Despite still hunting for his first piece of silverware as United manager, Solskjaer continues to make the right decisions to put his side in a position to win. The emphatic 3-1 victory over Spurs on Sunday was the latest example of this, as second-half substitute Mason Greenwood left a massive imprint on the match with a stunning assist and late goal to cap the win.
A Europa League triumph seems the most likely positive end to the campaign, but the momentum is there for the Red Devils to make a serious push next season for more important trophies.
Loser: Brendan Rodgers, Leicester City
Can Leicester City hold on to one of the Champions League spots? Earlier in the season, it was all but assured, given their consistent performances and team-first play. They still remain the only club to not dip below the top four places in the table for the entire campaign.
The concerns are there for Brendan Rodgers right now, though. A 3-2 defeat (which was 3-0 after 48 minutes) was a huge step back for Foxes fans, as West Ham is one of the clubs that could snatch a UCL place from them. What's worse yet is that some of the squad don't seem to be taking the run-in seriously.

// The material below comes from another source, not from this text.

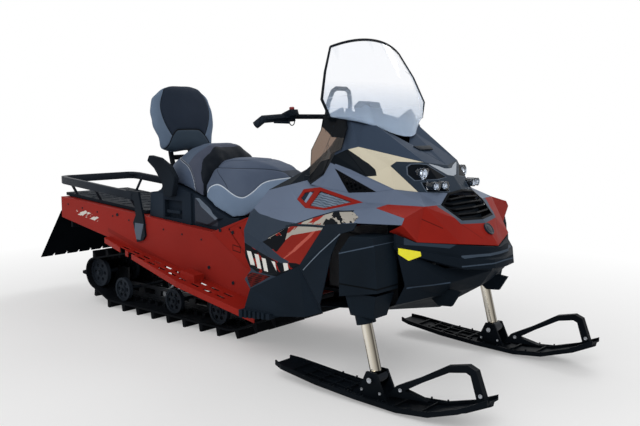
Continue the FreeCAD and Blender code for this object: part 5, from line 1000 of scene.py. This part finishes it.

With Jamie Vardy still misfiring, Rodgers has his work cut out for him to avoid similar disappointment to last year's fifth-place finish on the final day of the season.
Winner: Adama Traore, Wolverhampton Wanderers
Everyone knows Adama Traore. The greased-up battering ram with lightning pace has terrorized Premier League defenses with Wolves since 2018. He has flash, skills and the know-how to drive toward goal with vigor. What's been lacking, however, is the end product.
His assist in the last link was just his first in the last 36 games. His goal against Fulham on Friday was his first in 48 games. A strong finish to this campaign would delight his manager Nuno Espirito Santo and be a bright spot in an otherwise disappointing season.